冷刹烈怔了怔,他明白她是意有所指,便也不好说什么。
“好了,袭,外面风大,我们进去吧。”他揽过她的肩膀,冷毅的脸上看不出任何情绪。
喻点了点头,心中有些疑惑:他会不会就此怀疑上她?!看来她必须尽早与云飞联系。
她心不在焉的跟着他徐徐走进了别墅内,脑子里一直琢磨着这个问题:为何袭的记忆里没有这些琐事?!
她忍不住叹了口气,如今她成了双重性格的人,一会儿是云袭,一会儿又变回了自己。
不行,她必须与云飞商量对策,否则以她目前混乱的状态,相信不久烈就会发现的。
“你在想什么?!”烈轻拍了拍她的脸,神色又恢复了自然。
“没有。”喻慌忙摆了摆手,侧过脸,却蓦然发现一个女人坐在诺大的沙发上,神情落寞的望着他们。

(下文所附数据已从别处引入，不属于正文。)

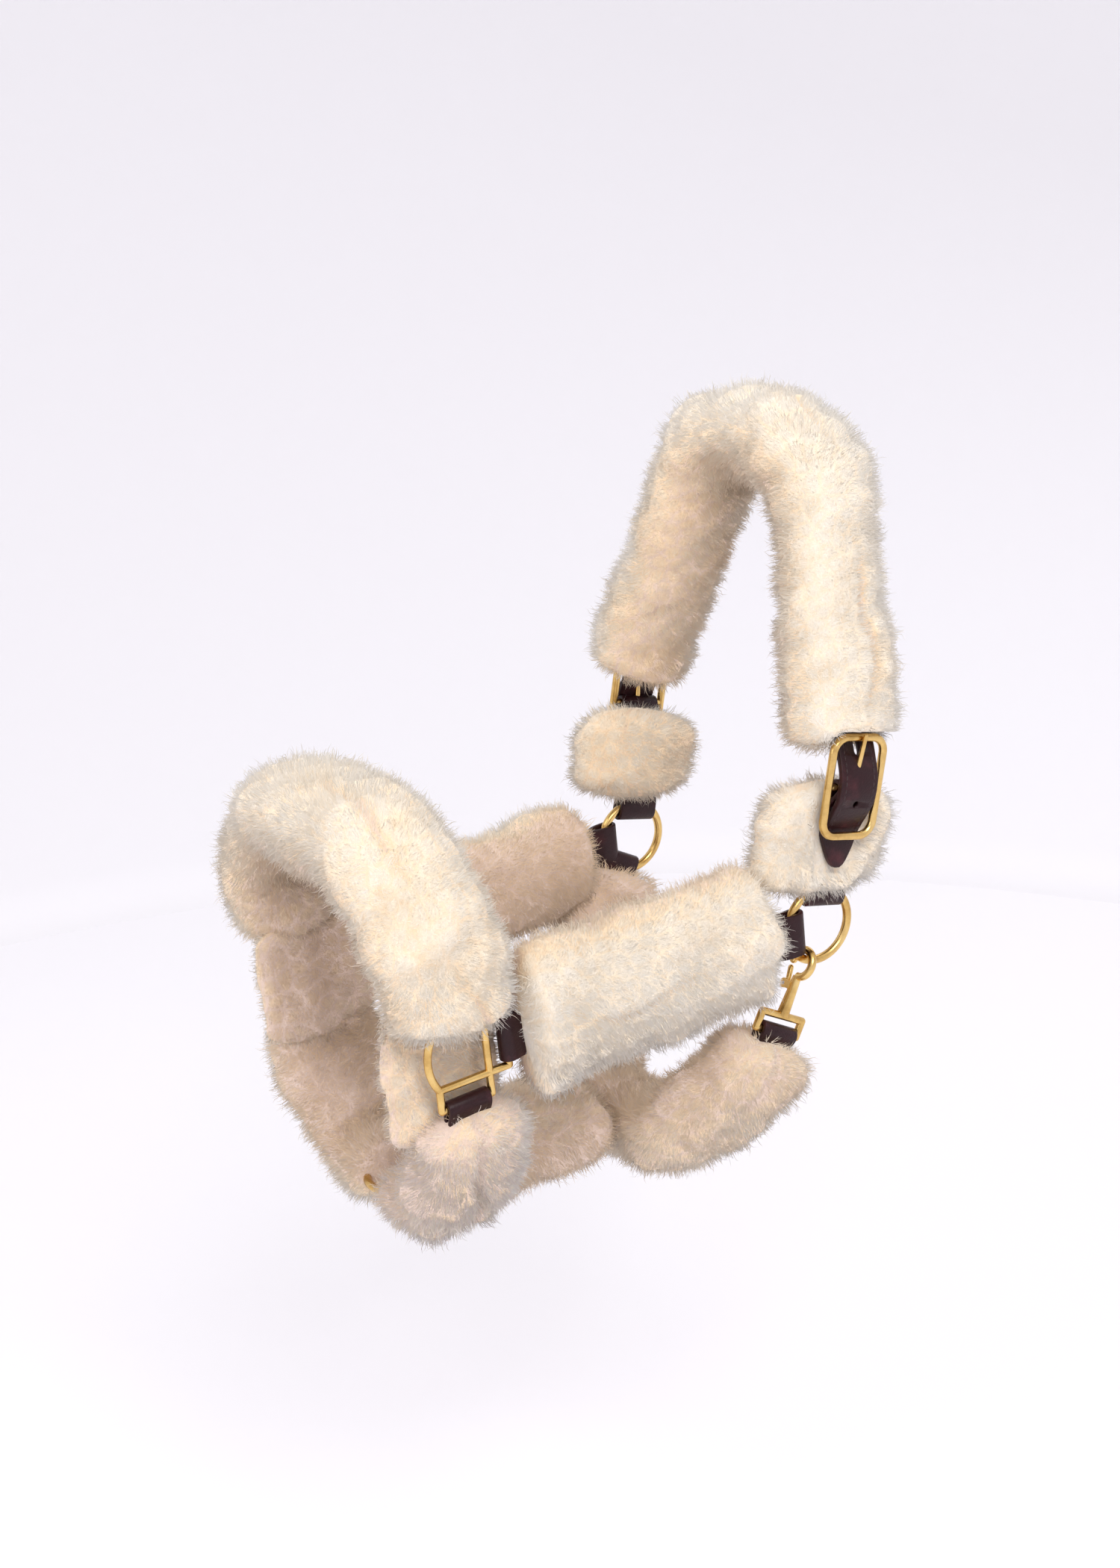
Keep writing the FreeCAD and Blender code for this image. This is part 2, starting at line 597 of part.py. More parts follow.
def sleeve(plane, points, radii, half_width, half_thick, n_shift=0.0):
    """A sheepskin tube along a route, before its strap's channel is cut."""
    solid = swept_ellipse(rounded_path(points, radii), half_width, half_thick)
    solid.translate(Z * n_shift)
    return plane.place(solid)


# Sleeve sizes: half the width along the strap's width, and half the thickness
CROWN_SLEEVE = (CROWN_SLEEVE_HALF_WIDTH, CROWN_SLEEVE_DEPTH)
UPPER_CHEEK_SLEEVE = (45.0, 24.0)
CHEEK_SLEEVE = (46.0, 29.0)
NOSE_SLEEVE = (40.0, 29.0)
CHIN_SLEEVE = (38.0, 27.5)
THROAT_SLEEVE = (38.0, 28.0)
GULLET_SLEEVE = (36.0, 26.0)
TRIM_GAP = 0.6          # between two sleeves that press on each other
RING_CLEARANCE = 0.9    # between a sleeve and a ring that turns in it
SQUARE_PAD = (39.0, 10.5)   # the flat wool pad behind each square
PAD_IN = 70.5
PAD_ENDS = (-28.0, 16.8)
PAD_AHEAD = 5.0
NOSE_SLEEVE_START = 22.0    # above the square's centre
NOSE_SLEEVE_LEAN = 6.0      # degrees that the sleeve leans forward on its strap
CHIN_SLEEVE_START = -37.5
CHIN_SLEEVE_LEAN = 6.0      # degrees that the sleeves hang back on their straps
GULLET_SLEEVE_START = 49.0  # behind the chin ring's centre
BUCKLE_ROOM = (93.5, 4.5, 23.0)     # how far out it begins, past the top bar, and half its width
UPPER_SLEEVE_ENDS = (19.0, 81.0)
UPPER_SLEEVE_AHEAD = 7.0
CHEEK_SLEEVE_RISE = (5.0, 8.0)      # at the ring and at the square
CHEEK_SLEEVE_ENDS = (39.0, 40.0)    # from the ring's and the square's centres


def ring_room():
    """The near cheek ring with the clearance that sleeves leave round it."""
    room = torus(RING_R, RING_WIRE_R + RING_CLEARANCE, Y)
    room.translate(near_ring)
    return room


def leaning(height, degrees):
    """The noseband's plane turned forward at the top, about a level line through its height."""
    turn = FreeCAD.Rotation(Y, degrees)
    up = turn.multVec(NOSE_UP)
    return Plane(SQUARE_MID + (NOSE_UP - up) * height, Y, up)


def crown_sleeve():
    """Its ends pass inside the buckles' top bars, and stop short of them outside."""
    arm = Vector(ARCH_HALF - BILLET_IN, CROWN_HEIGHT - buckle_high, 0)
    start_height = buckle_high - 6.0
    room_out, room_past, room_half = BUCKLE_ROOM
    start_out = BILLET_IN + arm.x / arm.y * (start_height - buckle_high)
    side = [(start_out, start_height), (ARCH_HALF, CROWN_HEIGHT)]
    route = side + [(-u, v) for u, v in reversed(side)]
    room = strap(crown_route, crown_radii, thickness=CROWN_THICK, grow=SLEEVE_GAP)
    buckle_room = box((room_out, 150.0), (buckle_low, buckle_high + room_past), (-room_half, room_half))
    tools = [crown_plane.place(tool) for tool in (room, buckle_room)]
    tube = sleeve(crown_plane, route, [ARCH_R, ARCH_R], *CROWN_SLEEVE, n_shift=CROWN_SLEEVE_AHEAD)
    return cut(tube, *tools, mirrored(tools[1]))


def cheek_sleeve(grow=0.0):
    """It sits a little high on its strap, and leaves a corner free for the snap or the lash."""
    rise_low, rise_high = CHEEK_SLEEVE_RISE
    low, high = near_ring + NOSE_UP * rise_low, near_square + NOSE_UP * rise_high
    along = unit(high - low)
    plane = Plane(low, along, NOSE_UP.cross(along))
    start, end = CHEEK_SLEEVE_ENDS
    half_width, half_thick = CHEEK_SLEEVE
    run = [(start - grow, 0), ((high - low).Length - end + grow, 0)]
    tube = sleeve(plane, run, [], half_width + grow, half_thick + grow)
    if grow:
        return tube
    half_room = SNAP_EYE_HALF_WIDTH + SNAP_EYE_WIRE_R + TRIM_GAP
    snap_room = box((RING_HALF_SPAN - 10.0, 150.0), (RING_R, SNAP_EYE_DROP + 8.0), (-half_room, half_room))
    room = strap(cheek_route, [], ring_fold, bar_fold, grow=SLEEVE_GAP)
    return cut(tube, cheek_plane.place(room), throat_plane.place(snap_room))


def upper_cheek_sleeve():
    """Short sleeve, pressed flat under the buckle and the billet's tail."""
    low, high = UPPER_SLEEVE_ENDS
    run = [(86.0, low), (89.0, high)]
    tube = sleeve(crown_plane, run, [], *UPPER_CHEEK_SLEEVE, n_shift=UPPER_SLEEVE_AHEAD)
    room = strap(upper_cheek_route, upper_cheek_radii, ring_fold, buckle_fold, grow=SLEEVE_GAP)
    under_buckle = box((96.6, 150.0), (buckle_low - 6.0, BUCKLE_HEIGHT + 5.0), (-21.6, 21.6))
    under_tail = box((96.8, 150.0), (TAIL_TIP[1] - 4.0, buckle_low), (-14.5, 14.5))
    tools = [crown_plane.place(tool) for tool in (room, under_buckle, under_tail)]
    return cut(tube, *tools, ring_room(), cheek_sleeve(TRIM_GAP))


def nose_sleeve():
    side = [(SQUARE_HALF_SPAN, NOSE_SLEEVE_START)] + nose_side[1:]
    route = side + [(-u, v) for u, v in reversed(side)]
    room = strap(nose_route, nose_radii, bar_fold, bar_fold, grow=SLEEVE_GAP)
    slots = []
    for end in (1, -1):
        out = end * SQUARE_HALF_SPAN
        slots.append(box((out - 3.4, out + 3.4), (15.0, slot_bar + 4.0), (-21, 21)))
    tools = [nose_plane.place(tool) for tool in [room] + slots]
    plane = leaning(NOSE_SLEEVE_START, NOSE_SLEEVE_LEAN)
    return cut(sleeve(plane, route, nose_radii, *NOSE_SLEEVE), *tools)


def square_pad():
    """Behind the near square, between the nose sleeve and the chin sleeve."""
    low, high = PAD_ENDS
    return sleeve(nose_plane, [(PAD_IN, low), (PAD_IN, high)], [], *SQUARE_PAD, n_shift=PAD_AHEAD)


def chin_sleeve():
    """From under the square to the chin ring, which turns in a groove in its end."""
    route = [(87.4, CHIN_SLEEVE_START)] + chin_route[1:-1] + [(20.0, -CHIN_DEPTH)]
    room = strap(chin_route, chin_radii, bar_fold, chin_ring_fold, grow=SLEEVE_GAP)
    lead_ring_room = torus(CHIN_RING_R, RING_WIRE_R + RING_CLEARANCE, NOSE_UP)
    lead_ring_room.translate(chin_centre)
    ring_floor = chin_centre - NOSE_UP * RING_WIRE_R
    inside_ring = Part.makeCylinder(CHIN_RING_R, 2 * RING_WIRE_R, ring_floor, NOSE_UP)
    tools = [nose_plane.place(room), lead_ring_room, inside_ring, gullet_room()]
    plane = leaning(CHIN_SLEEVE_START, CHIN_SLEEVE_LEAN)
    return cut(sleeve(plane, route, chin_radii, *CHIN_SLEEVE), *tools)


def throat_sleeve(grow=0.0):
    """From the far cheek ring, under the jaw, up to the snap hook's eye."""
    route = [(-93.8, 24.0)] + throat_route[1:-1] + [(92.1, 75.0)]
    half_width, half_thick = THROAT_SLEEVE
    tube = sleeve(throat_plane, route, throat_radii, half_width + grow, half_thick + grow)
    if grow:
        return tube
    room = throat_plane.place(strap(throat_route, throat_radii, ring_fold, snap_fold, grow=SLEEVE_GAP))
    cheek_room = cheek_plane.place(strap(cheek_route, [], ring_fold, bar_fold, grow=SLEEVE_GAP))
    near_trims = [cheek_sleeve(TRIM_GAP), cheek_room, ring_room()]
    return cut(tube, room, gullet_room(), *near_trims, *[mirrored(trim) for trim in near_trims])


def gullet_sleeve():
    """Round the gullet strap, from behind the chin ring to the throat sleeve."""
    bend = gullet_route[1]
    tube = sleeve(gullet_plane, [(GULLET_SLEEVE_START, 0.0), bend], [], *GULLET_SLEEVE)
    return cut(tube, gullet_room(), throat_sleeve(TRIM_GAP))


def build():
    ring = torus(RING_R, RING_WIRE_R, Y)
    ring.translate(near_ring)
    chin_ring = torus(CHIN_RING_R, RING_WIRE_R, NOSE_UP)
    chin_ring.translate(chin_centre)
    pairs = {
        "upper_cheek_strap": upper_cheek_strap(),
        "cheek_strap": cheek_plane.place(strap(cheek_route, [], ring_fold, bar_fold)),
        "chin_strap": nose_plane.place(strap(chin_route, chin_radii, bar_fold, chin_ring_fold)),
        "buckle_frame": buckle_frame(),
        "buckle_prong": buckle_prong(),
        "cheek_ring": ring,
        "noseband_square": noseband_square(),
        "upper_cheek_sleeve": upper_cheek_sleeve(),
        "cheek_sleeve": cheek_sleeve(),
        "chin_sleeve": chin_sleeve(),
        "square_pad": square_pad(),
    }
    nodes = {
        "crown_strap": crown_strap(),
        "nose_strap": nose_plane.place(strap(nose_route, nose_radii, bar_fold, bar_fold)),
        "throat_strap": throat_strap(),
        "gullet_strap": gullet_strap(),
        "chin_ring": chin_ring,
        "snap_hook": snap_hook(),
        "snap_gate": snap_gate(),
        "snap_gate_pin": snap_gate_pin(),
        "snap_gate_spring": snap_gate_spring(),
        "crown_sleeve": crown_sleeve(),
        "nose_sleeve": nose_sleeve(),
        "throat_sleeve": throat_sleeve(),
        "gullet_sleeve": gullet_sleeve(),
    }
    for name, shape in pairs.items():
        nodes["near_" + name] = shape
        nodes["far_" + name] = mirrored(shape)
    return nodes


os.makedirs("parts", exist_ok=True)
for name, shape in build().items():
    shape.exportStep("parts/" + name + ".step")
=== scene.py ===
"""Looks of the sheepskin-sleeved leather headcollar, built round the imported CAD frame.

Shapes are worked out in millimetres in the same flat planes as the CAD and made in metres.
+X points to the horse's nose, +Y to its left (near) side, +Z up.
"""
import bpy
import math
import numpy as np
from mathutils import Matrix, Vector
from mathutils.kdtree import KDTree


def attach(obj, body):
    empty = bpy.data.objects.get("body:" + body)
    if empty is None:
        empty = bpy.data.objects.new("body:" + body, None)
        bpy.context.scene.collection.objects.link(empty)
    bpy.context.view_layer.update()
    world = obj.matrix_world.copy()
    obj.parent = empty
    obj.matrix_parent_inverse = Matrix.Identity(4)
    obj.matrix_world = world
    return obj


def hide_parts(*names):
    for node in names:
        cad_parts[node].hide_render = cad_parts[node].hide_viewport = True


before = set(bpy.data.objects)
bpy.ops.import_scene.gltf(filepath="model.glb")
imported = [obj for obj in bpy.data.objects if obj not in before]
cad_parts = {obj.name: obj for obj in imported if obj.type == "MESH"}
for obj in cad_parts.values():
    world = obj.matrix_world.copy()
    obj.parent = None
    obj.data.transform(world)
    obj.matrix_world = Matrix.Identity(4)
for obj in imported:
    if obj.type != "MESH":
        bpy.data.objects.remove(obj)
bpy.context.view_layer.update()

ROOT = "headcollar"
SIDES = ("near", "far")
MM = 0.001
SEED = 7


# ---------------------------------------------------------------- camera, floor and light

RING_MID = np.array([34.807, 0.0, -232.898])        # between the two cheek rings
VIEW_AZIMUTH = math.radians(37.0)
VIEW_HEIGHT = math.radians(19.5)
VIEW_DISTANCE = 1500.0
IMAGE_HEIGHT_PX = 2100.0
FOCAL_PX = 3330.0
TARGET_OFF_CENTRE = (216.0, -121.0)     # RING_MID in the image, right and up of its centre, in pixels
SENSOR_MM = 36.0

FLOOR_LEVEL, FLOOR_FLAT, FLOOR_CURVE, WALL_HEIGHT = -0.66, 1.2, 2.2, 3.4        # in metres
FLOOR_SIDES, CURVE_STEPS = 96, 24
FLOOR_COLOUR = (0.875, 0.87, 0.91, 1.0)
WORLD_COLOUR, WORLD_STRENGTH = (1.0, 0.97, 0.955, 1.0), 0.95
LIGHTS_AIM = (0.12, 0.0, -0.2)


def make_camera():
    towards = np.array([math.sin(VIEW_AZIMUTH) * math.cos(VIEW_HEIGHT),
                        math.cos(VIEW_AZIMUTH) * math.cos(VIEW_HEIGHT),
                        math.sin(VIEW_HEIGHT)])
    right = np.array([-math.cos(VIEW_AZIMUTH), math.sin(VIEW_AZIMUTH), 0.0])
    up = np.cross(towards, right)
    aim = -towards * FOCAL_PX - right * TARGET_OFF_CENTRE[0] - up * TARGET_OFF_CENTRE[1]
    data = bpy.data.cameras.new("camera")
    data.sensor_width = SENSOR_MM
    data.lens = SENSOR_MM * FOCAL_PX / IMAGE_HEIGHT_PX
    data.clip_start = 0.05
    data.clip_end = 50.0
    camera = bpy.data.objects.new("camera", data)
    bpy.context.scene.collection.objects.link(camera)
    camera.location = Vector((RING_MID + towards * VIEW_DISTANCE) * MM)
    camera.rotation_euler = Vector(aim).to_track_quat("-Z", "Y").to_euler()
    bpy.context.scene.camera = camera


def area_light(name, place, size, power, colour=(1.0, 1.0, 1.0)):
    data = bpy.data.lights.new(name, "AREA")
    data.shape = "DISK"
    data.size = size
    data.energy = power
    data.color = colour
    light = bpy.data.objects.new(name, data)
    bpy.context.scene.collection.objects.link(light)
    light.location = place
    light.rotation_euler = (Vector(LIGHTS_AIM) - Vector(place)).to_track_quat("-Z", "Y").to_euler()


def make_floor():
    """A round pale floor that curves up into a wall on every side."""
    profile = [(FLOOR_FLAT, FLOOR_LEVEL)]
    for k in range(1, CURVE_STEPS + 1):
        a = math.radians(90.0 * k / CURVE_STEPS)
        profile.append((FLOOR_FLAT + FLOOR_CURVE * math.sin(a), FLOOR_LEVEL + FLOOR_CURVE * (1 - math.cos(a))))
    profile.append((FLOOR_FLAT + FLOOR_CURVE, FLOOR_LEVEL + WALL_HEIGHT))
    turns = FLOOR_SIDES
    verts = [(r * math.cos(2 * math.pi * t / turns), r * math.sin(2 * math.pi * t / turns), z)
             for r, z in profile for t in range(turns)]
    faces = [(i * turns + t, i * turns + (t + 1) % turns, (i + 1) * turns + (t + 1) % turns, (i + 1) * turns + t)
             for i in range(len(profile) - 1) for t in range(turns)]
    faces.append(tuple(range(turns)))
    mesh = bpy.data.meshes.new("floor")
    mesh.from_pydata(verts, [], faces)
    mesh.polygons.foreach_set("use_smooth", [True] * (len(faces) - 1) + [False])
    floor = bpy.data.objects.new("floor", mesh)
    bpy.context.scene.collection.objects.link(floor)
    mesh.materials.append(new_material("floor", {"Base Color": FLOOR_COLOUR, "Roughness": 0.95,
                                                 "Specular IOR Level": 0.1})[0])


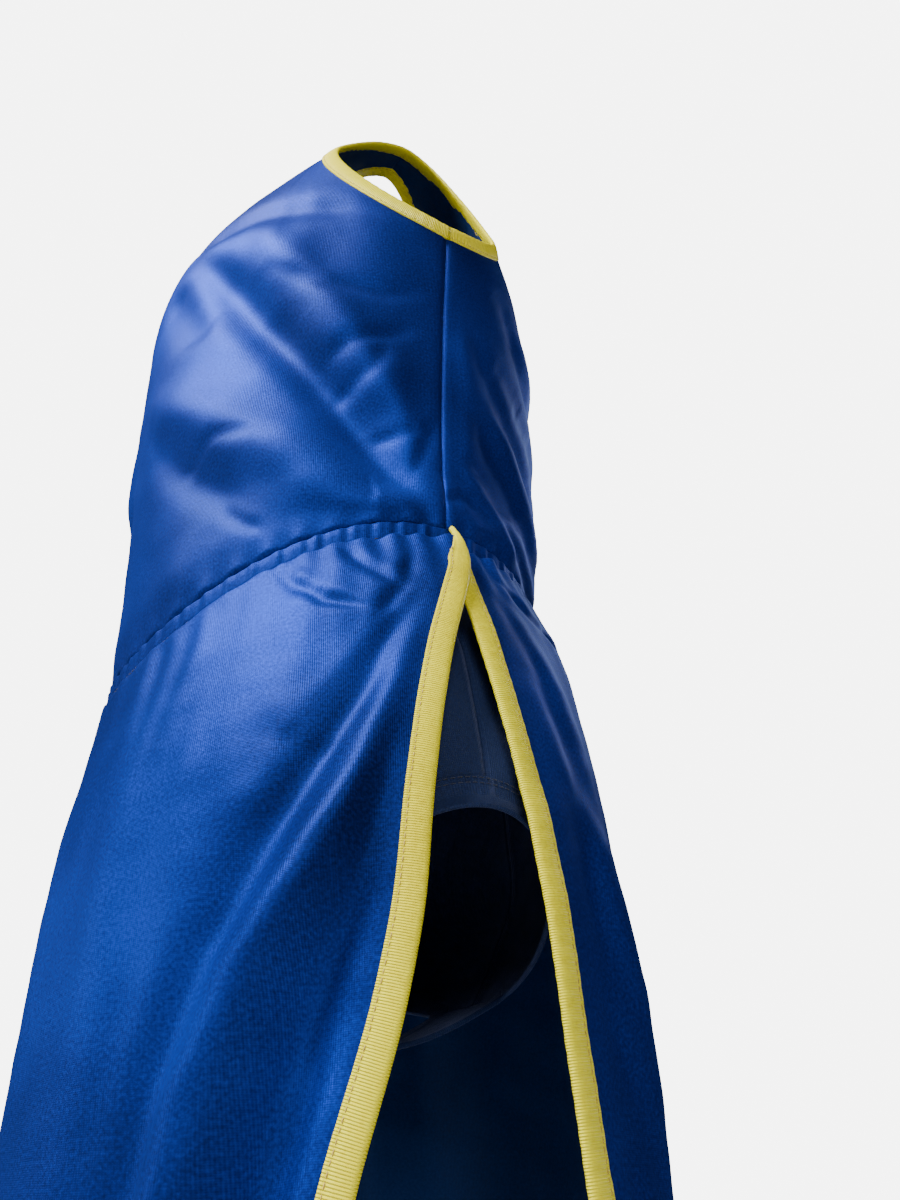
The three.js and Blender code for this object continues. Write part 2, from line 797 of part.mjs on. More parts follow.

“扣扣。”很显然,冷刹烈也发现了她,他揽住身旁女人的手不觉滑落了下来。
活人实验
季扣扣站起身,强装开心的望着他们,她其实来很久了,她看见了他们的争执,看见了他们在栅栏边的依偎,她忽然感觉自己是个局外人,或许,她该给他们更多的空间,又或许,烈是不好意思当面拒绝她吧,她曾自悲的想。
“呃…似乎我来得不是时候!”她自嘲的笑笑,拿起沙发上的皮包,朝门外走去。
“扣扣,我们去外面谈谈。”冷刹烈忽然追了出去,不由分说拉起她的手向那一片草地走去。